Aqui, não há electricidade. Há rochas, árvores, a chegada do mar e uma aldeia piscatória perdida onde subsiste o posto de correios mais pequeno do mundo. As autoridades permitem acampar onde o corpo entender. A ligação por barco funciona somente no Verão.

Utö

Sim, na Suécia também há praias, e a prova disso é a ilha de Utö, que para além da areia onde estender a toalha oferece um passado mineiro (de ferro), exposto num pequeno museu. É ainda lugar de padarias e de passeios de bicicleta.

Grinda

A uma hora de Vaxholm, é uma das ilhas com ligação durante todo o ano (no Inverno, apenas aos fins-de-semana). As casas art nouveau e, claro, a paz de Grinda são os maiores atractivos.

Skeppsholmen

Aqui, todos os domingos são marcados pelo folclore. Nas danças, participa quem quer, sem pré-requisitos. São os fins de tarde Folkmusikhuset, perto do Museu de Arte Moderna, sempre vestidos a rigor.

GUIA PRÁTICO

Como ir
De Lisboa, encontram-se voos (com uma escala) a partir dos 220 euros. A TAP garante a ligação directa por cerca de 640 euros (no período entre Abril e Maio, a título de exemplo). Os voos com partida do Porto apresentam preços ligeiramente mais elevados mas requerem sempre troca noutro aeroporto.

Onde ficar

Arsta Holmar
Uma ilha própria – a de Årsta –, uma casa de madeira original do século XVIII, sete quartos, portadas desafogadas, cortinados transparentes a deixar entrever a ondulação do lago. Não é um hotel, é uma casa de hóspedes, como que plantada no campo, mas no centro de Estocolmo. Preços sob consulta. 
www.arstaholmar.se

Pensionat Odengatan
As personagens criadas por Ingmar Bergman vivem e dormem em pensões, e elas ainda resistem, em Estocolmo, no meio do crescendo de hostels e hotéis. A Odengatan (na rua com o mesmo nome) situa-se no centro de Estocolmo e mantém um décor clássico e acolhedor.
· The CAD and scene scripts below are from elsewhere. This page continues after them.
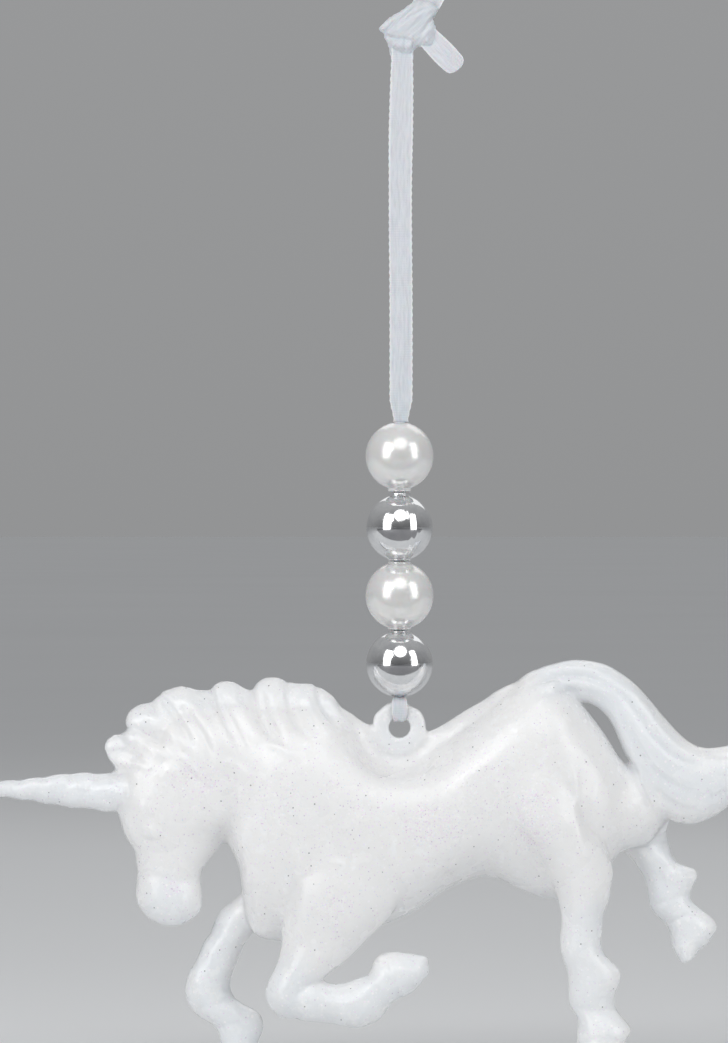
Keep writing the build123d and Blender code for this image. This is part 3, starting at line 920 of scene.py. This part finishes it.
# Rounded swellings and dents: half, centre and radii in pixels, height in mm
SWELLINGS = [
    (BOTH, (203, 806), (30, 34), 0.35), (BOTH, (173, 770), (17, 12), 0.28),
    (BOTH, (144, 806), (9, 9), 0.14), (BOTH, (136, 774), (8, 6), 0.14),
    (BOTH, (154, 833), (13, 9), 0.16), (BOTH, (168, 898), (32, 22), 0.16),
    (BOTH, (404, 794), (40, 26), 0.18), (NEAR, (342, 880), (34, 46), 0.18),
    (NEAR, (546, 815), (30, 52), 0.22), (NEAR, (612, 790), (24, 44), -0.1),
    (FAR, (201, 985), (14, 20), 0.16), (NEAR, (284, 992), (18, 18), 0.16),
    (NEAR, (583, 1000), (16, 22), 0.14), (FAR, (676, 875), (18, 14), 0.16),
]

# Ovals that fill the corners between masses: centre and radii in pixels, depth and half thickness in mm
FILLETS = [((643, 801), (20, 39), 0.2, 3.6), ((640, 826), (17, 20), 0.4, 2.7),
           ((656, 822), (11, 20), 2.0, 2.2), ((352, 744), (18, 22), 0.0, 1.9)]

# Places where the outline too is smoothed: centre and radii in pixels
OUTLINE_BLENDS = [((514, 683), (30, 20)), ((664, 822), (12, 12)), ((699, 952), (15, 13))]

# Places where the moulding is smooth between its masses: centre and radii in pixels
BLENDS = [((350, 842), (74, 50)), ((352, 748), (30, 34)), ((512, 776), (66, 62)), ((399.5, 768), (86, 46)),
          ((642, 815), (44, 62)), ((255, 905), (40, 30)), ((235, 790), (34, 50))]

# Outline of the side view, drawn out to the photograph's: half, centre and radius in pixels, and shift
GRABS = [
    (BOTH, (108, 747), 15, (-5.5, 0)), (BOTH, (112, 767), 9, (5, 1)),
    (BOTH, (114, 730), 11, (1, 4)), (BOTH, (128, 716), 18, (-3.5, -1)),
    (BOTH, (161, 696), 13, (-2, -1.5)), (BOTH, (131, 847), 16, (2.5, 0)),
    (BOTH, (135, 878), 20, (1.2, 0)), (BOTH, (108, 811), 14, (0, 3.5)),
    (BOTH, (235, 866), 24, (1.8, 0)), (BOTH, (202, 900), 14, (-1, 0)),
    (FAR, (195, 957), 22, (3.5, 1)), (FAR, (209, 930), 16, (1.8, 0.6)),
    (FAR, (213, 1028), 17, (3.2, -1.2)), (FAR, (237, 958), 20, (2.2, 0)),
    (FAR, (258, 1011), 20, (2.2, -2)), (BOTH, (414, 703), 11, (-2.2, 1.6)),
    (BOTH, (375, 716), 9, (-1.5, 0)), (BOTH, (343, 703), 17, (-2.2, 2.2)),
    (NEAR, (376, 954), 12, (-2, -1)), (NEAR, (367, 972), 12, (1.2, 2)),
    (NEAR, (408, 952), 26, (0, 1.8)), (NEAR, (430, 964), 14, (-1.2, 0)),
    (NEAR, (270, 1001), 22, (2.2, -1.2)), (NEAR, (383, 1015), 19, (2.2, 1.8)),
    (BOTH, (508, 681), 19, (1, 3.2)), (FAR, (661, 822), 15, (6, -1)),
    (FAR, (655, 806), 11, (3, -3)), (FAR, (681, 861), 17, (-1.5, 3)),
    (FAR, (695, 873), 11, (2, 0)), (FAR, (645, 884), 28, (2.2, 0)),
    (FAR, (666, 932), 20, (3, 0)), (FAR, (699, 959), 17, (-3, -4)),
    (FAR, (704, 948), 11, (2.2, 2)), (FAR, (714, 925), 12, (2, 0.5)),
    (NEAR, (611, 868), 20, (1.8, 0)), (NEAR, (606, 912), 18, (-2, 0)),
    (NEAR, (631, 1038), 13, (-3.5, 0)), (NEAR, (560, 924), 30, (1.4, 0)),
    (NEAR, (567, 978), 26, (1.4, 0)), (NEAR, (574, 1016), 14, (2.5, -1.5)),
    (BOTH, (552, 899), 15, (0, -2.4)),
]

# Parts that are thin and clear: reach in pixels, how clear, and the line along their middle
CLEAR = [
    (20, 1.0, [(-60, 789), (40, 789), (108, 790)]),
    (26, 1.0, [(222, 926), (208, 950), (204, 985), (232, 1018), (246, 1060)]),
    (26, 0.9, [(288, 976), (286, 996), (340, 1003), (376, 994), (410, 972)]),
    (28, 0.8, [(588, 925), (588, 960), (594, 1010), (604, 1070)]),
    (32, 0.9, [(668, 858), (668, 885), (690, 930), (694, 958)]),
    (30, 1.0, [(556, 670), (598, 678), (636, 722), (668, 772), (720, 784), (770, 770)]),
    (26, 0.9, [(399.5, 725), (399.5, 732)]),
    (26, 0.9, [(168, 898), (168, 915)]),
    (15, 0.6, [(112, 748), (140, 718), (182, 700), (226, 696), (270, 690), (306, 696), (334, 710)]),
]

# Where the glitter lies thickest, in the patches where the light catches it, so partly painted sparkle:
# centre and radii in pixels, and strength
GLITTER_AND_SPARKLE = [((198, 777), (44, 24), 1.0), ((173, 886), (16, 12), 0.9), ((430, 822), (48, 34), 1.0),
           ((532, 815), (36, 50), 1.0), ((335, 905), (26, 36), 0.6), ((262, 790), (60, 60), 0.35),
           ((360, 790), (60, 60), 0.35), ((480, 780), (60, 50), 0.4)]


# Steps in which a vertex group is weighted
WEIGHT_LEVELS = 8


def soften(obj, weights, iterations):
    """Smooth a mesh where the weights say so."""
    group = obj.vertex_groups.new(name="soften")
    levels = np.round(weights * WEIGHT_LEVELS).astype(int)
    for level in range(1, WEIGHT_LEVELS + 1):
        group.add(np.nonzero(levels == level)[0].tolist(), level / WEIGHT_LEVELS, "REPLACE")
    modify(obj, "SMOOTH", factor=0.5, iterations=iterations, vertex_group=group.name)
    obj.vertex_groups.clear()


# How far the blends stay off the middle of the hanging eye, in pixels, and off the parting, in mm
EYE_RIM = (27, 36)
PARTING_RIM = (0.6, 1.6)

# Rise of the whole skin in mm, and how much stronger the relief of mane and tail is
SKIN_RISE = 0.05
HAIR_RELIEF = 1.35

# Horn: axis, where its spiral starts and ends, in pixels, and the spiral's pitch in mm
HORN_AXIS = 789.5
HORN_ROOT = (92, 116)
HORN_TIP = (-46, -20)
HORN_PITCH = 3.8

# Parting line: height and width in mm
PARTING_RISE = 0.035
PARTING_WIDTH = 0.16

# The far hind leg's hock: centre and radii in pixels, and how far it is kept off the parting in mm
HOCK = ((670, 874), (26, 24))
HOCK_SHIFT = 0.3


def on_half(co, half):
    """Which points lie on the half that a table row names."""
    return 1 if half == BOTH else co[:, 1] * half > 0


def blend_weights(view, ovals):
    """1 in the middle of the ovals and 0 outside them."""
    blend = np.zeros(len(view))
    for centre, radii in ovals:
        blend = np.maximum(blend, smoothstep(in_oval(view, centre, radii), 0, 0.45))
    return blend


def sculpt(obj):
    """Draw out the outline, blend the masses, then raise the moulding's relief on them."""
    co = coordinates(obj)
    view = side_view(co)
    for half, centre, radius, shift in GRABS:
        pull = in_oval(view, centre, (radius, radius)) * on_half(co, half)
        co[:, 0] += shift[0] * SQUARE * pull
        co[:, 2] -= shift[1] * SQUARE * pull
    move_to(obj, co)
    view = side_view(co)
    blend = blend_weights(view, BLENDS)
    # The hanging eye and the parting keep their shape
    blend *= smoothstep(np.linalg.norm(view - EYE_PIXEL, axis=1), *EYE_RIM)
    blend *= smoothstep(np.abs(co[:, 1]), *PARTING_RIM)
    soften(obj, blend, 260)
    soften(obj, blend_weights(side_view(coordinates(obj)), OUTLINE_BLENDS), 60)
    co = coordinates(obj)
    view = side_view(co)
    height = SKIN_RISE + HAIR_RELIEF * stroke_height(co, view, MANE + TAIL)
    height = height + stroke_height(co, view, HEAD + BODY + LEGS)
    for half, centre, radii, rise in SWELLINGS:
        height += rise * in_oval(view, centre, radii) * on_half(co, half)
    # Spiral of the horn: bands that wind round its axis
    winding = np.arctan2((view[:, 1] - HORN_AXIS) * SQUARE, -co[:, 1])
    band = np.cos(2 * pi * view[:, 0] * SQUARE / HORN_PITCH + winding)
    on_horn = (1 - smoothstep(view[:, 0], *HORN_ROOT)) * smoothstep(view[:, 0], *HORN_TIP)
    height += on_horn * (0.07 * band - 0.1 * np.clip(-band - 0.55, 0, 1))
    height += PARTING_RISE * np.exp(-((co[:, 1] / PARTING_WIDTH) ** 2))
    raised = co + normals(obj) * height[:, None]
    # The far hind leg's hock stays on its own side of the parting
    raised[:, 1] += HOCK_SHIFT * in_oval(view, *HOCK)
    move_to(obj, raised)
    soften(obj, np.ones(len(co)), 2)


def paint(obj):
    """Where the plastic is clear and thin, and where the glitter is thick, in the patches where the light
    catches it, which is partly painted sparkle.
    """
    co = coordinates(obj)
    view = side_view(co)
    clear = np.zeros(len(co))
    for reach, amount, points in CLEAR:
        gap = from_line(view, through(points, 5))[0]
        clear = np.maximum(clear, amount * (1 - smoothstep(gap, reach * 0.3, reach * 1.7)))
    glitter = np.full(len(co), 0.12)
    for centre, radii, strength in GLITTER_AND_SPARKLE:
        glitter = np.maximum(glitter, strength * smoothstep(in_oval(view, centre, radii), 0, 0.6))
    attribute(obj, "clear", clear)
    attribute(obj, "glitter", glitter)


def split_halves(skin):
    """The near and far half shells of the figure, parted on its mid-plane."""
    halves = (("figure_near_half", "body_near_half", NEAR), ("figure_far_half", "body_far_half", FAR))
    for name, node, sign in halves:
        half = bmesh.new()
        half.from_mesh(skin.data)
        geometry = half.verts[:] + half.edges[:] + half.faces[:]
        bmesh.ops.bisect_plane(half, geom=geometry, plane_co=(0, 0, 0), plane_no=(0, sign, 0),
                               clear_inner=True)
        mesh = bpy.data.meshes.new(name)
        half.to_mesh(mesh)
        half.free()
        mesh.polygons.foreach_set("use_smooth", [True] * len(mesh.polygons))
        finish_piece(to_scene(name, mesh), "unicorn", "opal_plastic", opal, node)
    bpy.data.objects.remove(skin)


figure = outer_skin(FILLETS, "body_near_half", "body_far_half")
sculpt(figure)
paint(figure)
split_halves(figure)


# Floor, backdrop and light

# The floor's level below the hanging eye in mm, and half its side in metres
FLOOR_DROP = 51.5
FLOOR_HALF = 30


def stage_plane(name, corners, level, grain, dark, pale, **values):
    """A flat piece of the studio: two opposite corners and its level in metres, and its matt tones."""
    matt = Nodes(name)
    matt.set(**values)
    matt.drive(Base_Color=matt.ramp(matt.noise(grain), (0, dark), (1, pale)))
    (x0, y0), (x1, y1) = corners
    plane = new_object(name, [(x0, y0, level), (x1, y0, level), (x1, y1, level), (x0, y1, level)],
                       [(0, 1, 2, 3)], scale=1, smooth=False)
    plane.data.materials.append(matt.material)
    return plane


floor_level = (EYE_LEVEL - FLOOR_DROP) * MM
floor = stage_plane("studio_floor", [(-FLOOR_HALF, -FLOOR_HALF), (FLOOR_HALF, FLOOR_HALF)], floor_level, 3,
                    (0.78, 0.79, 0.8), (0.82, 0.83, 0.84), Roughness=0.9)

# A darker card in front of the object that stands in for the unlit studio's shade there: only the silver
# beads mirror it
shade_card = stage_plane("studio_shade_card", [(-1.2, -20), (1.2, -0.075)], floor_level + 0.001, 4,
                   (0.27, 0.27, 0.28), (0.3, 0.3, 0.31), Roughness=0.95, Specular_IOR_Level=0.1)
shade_card.visible_camera = False
shade_card.visible_diffuse = False
shade_card.visible_shadow = False


def studio_world():
    """Soft surround: as bright as the floor behind the object, darker in front of it."""
    world = bpy.data.worlds.new("studio")
    scene.world = world
    world.use_nodes = True
    tree = world.node_tree
    background = tree.nodes["Background"]
    direction = tree.nodes.new("ShaderNodeTexCoord").outputs["Generated"]
    parts = tree.nodes.new("ShaderNodeSeparateXYZ")
    tree.links.new(direction, parts.inputs[0])
    total = tree.nodes.new("ShaderNodeMath")
    for i, (axis, values) in enumerate((("Y", (-1, 1, 0.13, 0.3)), ("Z", (0, 1, 0, 0.24)))):
        share = tree.nodes.new("ShaderNodeMapRange")
        tree.links.new(parts.outputs[axis], share.inputs["Value"])
        for name, value in zip(("From Min", "From Max", "To Min", "To Max"), values):
            share.inputs[name].default_value = value
        tree.links.new(share.outputs[0], total.inputs[i])
    background.inputs["Color"].default_value = (0.975, 0.985, 1.0, 1)
    tree.links.new(total.outputs[0], background.inputs["Strength"])


studio_world()


# Soft lights: width, height and place in metres, power in watts. All face the middle of the object.
LIGHT_AIM = Vector((0, 0, -0.1))
LIGHTS = [
    ("softbox_left", "RECTANGLE", 0.32, 0.62, (-0.42, -0.42, 0.12), 1.31),
    ("softbox_right", "RECTANGLE", 0.24, 0.58, (0.48, -0.36, 0.1), 0.97),
    ("softbox_top", "DISK", 0.6, 0.6, (0.03, -0.57, 0.47), 1.24),
    ("spot_glint", "RECTANGLE", 0.05, 0.09, (-0.26, -0.46, 0.2), 0.22),
    ("softbox_back", "RECTANGLE", 0.9, 0.5, (0.1, 0.6, 0.5), 0.9),
]

for name, shape, width, height, place_at, power in LIGHTS:
    light = bpy.data.lights.new(name, "AREA")
    light.shape = shape
    light.size = width
    light.size_y = height
    light.energy = power
    lamp = to_scene(name, light)
    lamp.location = place_at
    lamp.rotation_mode = "QUATERNION"
    lamp.rotation_quaternion = (LIGHT_AIM - Vector(place_at)).to_track_quat("-Z", "Y")
    lamp.visible_camera = False
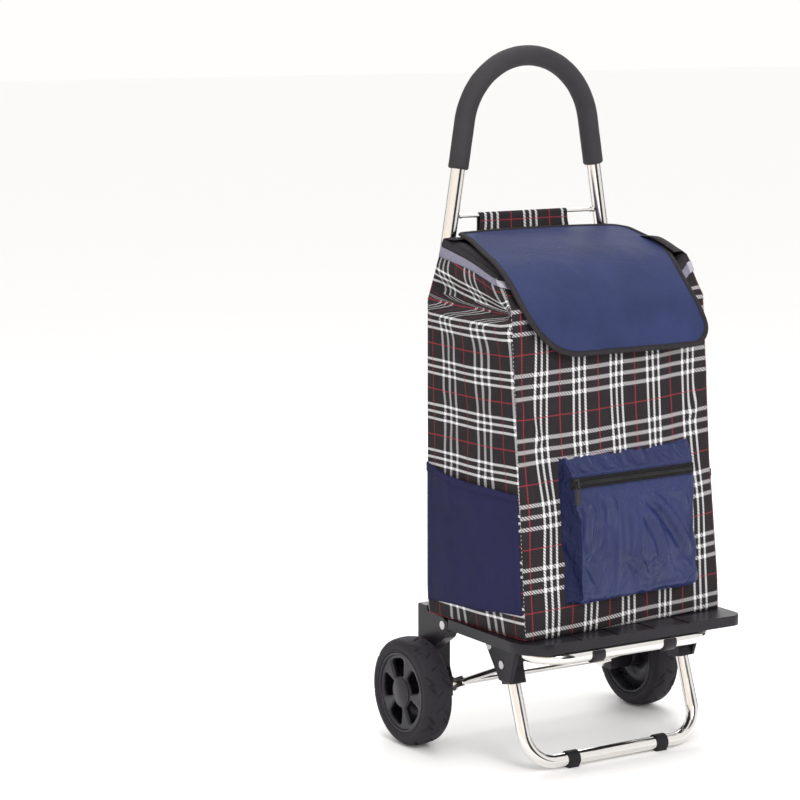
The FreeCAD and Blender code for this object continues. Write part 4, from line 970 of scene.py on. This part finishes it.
def make_lid(materials):
    points, normals, cloth, length = lid_surface()
    builder = Builder()
    builder.grid(points + normals * LID_HALF, cloth, 0, flip=True)
    builder.grid(points - normals * LID_HALF, cloth, 1)
    edge = border(points), border(normals)
    wall = np.array([edge[0] + edge[1] * LID_HALF, edge[0] - edge[1] * LID_HALF])
    builder.grid(wall, wall[..., :2], 1)
    lid = builder.make("lid_cloth_panel", [materials["lid_cloth"], materials["lining"]])
    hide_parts("lid_panel")

    # binding: folded over the edge all round, its seam at a rear corner
    loop, loop_normals = (np.roll(e[:-1], 1 - LID_COLUMNS, axis=0) for e in edge)
    centre = points.reshape(-1, 3).mean(0)
    sideways = np.cross(loop_tangent(loop), loop_normals)
    inward = np.where(np.sum(sideways * (centre - loop), axis=1).mean() > 0, 1.0, -1.0)
    section = [(a, b * inward) for a, b in (
        (0.0019, 0.0066), (0.0023, 0.004), (0.0021, 0.0005), (0.0008, -0.0012), (-0.0008, -0.0012),
        (-0.0021, 0.0005), (-0.0022, 0.004), (-0.0015, 0.0066))]
    if inward < 0:
        section.reverse()
    binding = loop_tube(loop, section, loop_normals).make("lid_edge_binding", [materials["black_binding"]])
    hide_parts("lid_binding")
    builder = Builder()
    inner = loop + unit(sideways) * inward * 0.0054
    stitches(builder, inner, loop_normals, 0.0026, 0.0016, 0.0006, 0.0006, 0.0022)
    seam = builder.make("lid_stitches", [materials["black_binding"]], smooth=False, weld=False)
    return lid, binding, seam


def border(grid):
    """The points round a grid's edge, closed."""
    return np.vstack([grid[0, :-1], grid[:-1, -1], grid[-1, :0:-1], grid[:0:-1, 0], grid[:1, 0]])


# ------------------------------------------------------------------ front pocket and zipper

FACE_YAW = atan2(0.022, 0.359)
FACE_LEAN = atan(BAG_LEAN * cos(FACE_YAW))
FACE_ORIGIN = np.array([0.0, -0.240 + 0.171 * 22 / 359 + AXLE_Y, BAG_LOW])
ACROSS = np.array([cos(FACE_YAW), sin(FACE_YAW), 0.0])
FLAT_BACK = np.array([-sin(FACE_YAW), cos(FACE_YAW), 0.0])
UPWARD = FLAT_BACK * sin(FACE_LEAN) + np.array([0, 0, cos(FACE_LEAN)])
OUT = -(FLAT_BACK * cos(FACE_LEAN) - np.array([0, 0, sin(FACE_LEAN)]))
POCKET_X, POCKET_Z, POCKET_OUT = (-0.103, 0.141), (0.046, 0.257), 0.024
SHOULDER, RIGHT_EDGE, LOW_EDGE = 0.229, 0.012, 0.014     # where the roof starts, widths of the rounded edges
ZIP_Z, ZIP_HALF = 0.216, 0.0078
GUSSET = 0.021                       # how far the left side slopes in, low down
TAPE_START = -0.0945


def on_face(x, z, out):
    """A point from the bag's front-face frame."""
    x, z, out = (np.asarray(v, float)[..., None] for v in (x, z, out))
    return FACE_ORIGIN + ACROSS * x + UPWARD * z + OUT * out


def gusset_width(z):
    """How far the pocket's left side slopes in, less at the zipper."""
    return lerp(GUSSET, 0.0095, smoothstep((np.asarray(z, float) - 0.150) / 0.055))


def pocket_out(x, z):
    """How far the plain front pocket stands out of the bag's face."""
    slope = np.clip((x - POCKET_X[0]) / gusset_width(z), 0, 1) ** 0.85
    steep = np.clip((POCKET_X[1] - x) / RIGHT_EDGE, 0, 1)
    sides = np.minimum(slope, (1 - (1 - steep) ** 2) ** 0.5)
    low = np.clip((z - POCKET_Z[0]) / LOW_EDGE, 0, 1)
    low = (1 - (1 - low) ** 2) ** 0.5
    roof = np.clip((POCKET_Z[1] - z) / (POCKET_Z[1] - SHOULDER), 0, 1) ** 0.75
    lean = 1 - 0.16 * smoothstep((z - 0.10) / 0.15)
    return POCKET_OUT * lean * np.minimum(np.minimum(sides, low), roof)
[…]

Uma noite em quarto duplo ronda os 100 euros.
www.pensionat-odengatan-38.stockholmhotelz.com

Grand Hotel
Se o desejo é de luxo e de um cenário digno de cinema, o edifício clássico do Grand Hotel mostra-se à altura. Foi aqui, aliás, que teve lugar o primeiro banquete do Prémio Nobel, em 1901. A funcionar desde 1874 no centro histórico da cidade (em frente ao Palácio Real), orgulha-se também de um chef com duas estrelas Michelin. Os preços variam entre os 210 e os 1700 euros por noite.
www.grandhotel.se

Acco Hostel
É o típico hostel: prático, com beliches, sala comum para pequenos-almoços e alguma azáfama. Mas apresenta dos preços mais em conta da capital escandinava – há camas a partir dos 18 euros. O design é minimalista, branco, geométrico. Inclui o bónus de se situar em Södermalm.
www.accohostel.com

Horas de luz
Em Janeiro, o mês mais sombrio, o sol nasce às 8h47 e põe-se às 14h55, mas a obscuridade é praticamente absoluta. Em Junho e Julho, pelo contrário, a luz não chega a desaparecer completamente – entre as 3h40 e as 22 horas, o sol está vivo para todos.

Clima
Do que dizem os peritos em meteorologia, retém-se que a latitude de Estocolmo deveria fazer dos invernos mais frios do que o que realmente são. Mas as correntes do golfo báltico e as oxigenadas zonas verdes (cobrem 30% do território metropolitano) amenizam as temperaturas, que no Verão rondam os 20° C e no Inverno descem até aos - 4° C, em média, podendo surpreender e pisar a casa dos 30 negativos.